The Assemblies of God also sells investment certificates, issues loans for church planting and the growth of existing churches, mortgage and home equity loans for individuals, credit cards, insurance plans for mission trips, and testamentary planning services contingent on a 10% donation of one’s estate to an Assemblies of God ministry of choice. It also oversees three local universities: Evangel University, Global University, and James River College—each with their own evangelical outreach programs and advertisements.
Map of Springfield showing the distribution of Assemblies of God churches and megachurches:
National governance districts of the Assemblies of God, their megachurches, and 19 affiliated universities:
Participant nations in the World Assemblies of God Fellowship:
Architecture, within this network, operates both as the foundational product of this economy and as the site through which its consumer base is extracted. The megachurch—laterally expansive, commercialized, primed for self-replication—acts as a symbolic monument able to be endlessly multiplied within a larger neocolonial network that seeks to expropriate land, labor, and capital at the global scale. This thesis intervenes in the seemingly banal infrastructure space of the megachurch through an analysis of the imaging techniques of James River Church and the Assemblies of God— broadcast images both public and closed circuit, contract documents and bylaws, and the image of the expansive architectural footprint of the megachurch. This thesis reveals the interrelation of neoliberalism, corporate governance, nationalism, and development logics central to the megachurch typology.

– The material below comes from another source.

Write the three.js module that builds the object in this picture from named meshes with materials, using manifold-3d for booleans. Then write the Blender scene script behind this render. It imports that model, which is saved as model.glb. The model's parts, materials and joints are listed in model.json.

The ‘healthy church,’ as discussed throughout Assemblies of God media, is one with the ability to grow and flourish under the free market. The “expansion of God’s Kingdom” is predicated on the construction of churches and development projects. Correspondingly, faith healing rituals, with a long history in Pentecostal tradition used to treat injuries and ailments in the human body, are extended to architecture and geographies.
The World Prayer Center, for example, one block away from the National Office, has a 600 square foot LED floor that allows visitors to pray over geographies of their choice—primarily areas associated with Assemblies of God World Missions trips.
Faith healing as a revenue-generating protocol is applied to smaller scale architectures as well. These stills are taken from a James River Church promotional video of a special prayer event. Attendees can be seen praying over every seat in the Great Southern Bank Arena on Missouri State University’s campus the night before the Stronger Men’s Conference in April of this year, an event with a $200 ticket for attendance.
Although designed to accommodate thousands, these architectures remain largely empty for most of the week and fail to function as true public institutions, despite presenting themselves as such. The notion of the “outsider” is leveraged to intensify the surveillance and security measures within these spaces. James River Church, for example, employs an AI-enhanced surveillance system programmed for facial recognition, loitering detection, and gunshot detection. It also maintains a visible police presence during services, and 48 its windows are tinted to obscure visibility. The implementation of technologies of threat assessment and anticipatory governance point to the encroachment of carceral logics within the contemporary church typology — logics seemingly at odds with the neoliberal image of flexibility and freedom the megachurch attempts to foster through the proliferation of flex office spaces, informal gathering spaces, a church sanctuary rented out to secular events, and the capture of its congregants as social and spiritual beings in local and global evangelical efforts.
The surveillance cameras collapse the image of these adaptable spaces, designed to function as an image of freedom and flexibility, with a technique of imaging that appears to contradict this neoliberal ethos, actively performing threat assessment and policing these spaces.
Similarly, militarized nationalist displays, at the James River Church Stronger Men’s Conference and fourth of July I Love America Celebration contradict the global orientation of James River Church and the Assemblies of God as tax-exempt organizations with their own self-optimizing network and jurisdictions extending their global reach through mission trips to cultivate the “new generation of laborers.”
In Walled States Waning Sovereignty, Wendy Brown helps us understand that architectures of exclusion and policing as well as nationalist and theological intensification, are not contradictory to global aspirations. In fact, reactionary ideologies and infrastructures are often instrumentalized as appeals to the anxieties brought on by globalization. The megachurch acts as a point of confluence that reveals this interrelation—as a neoliberal architecture within a global network and as a reactionary infrastructure turning inward.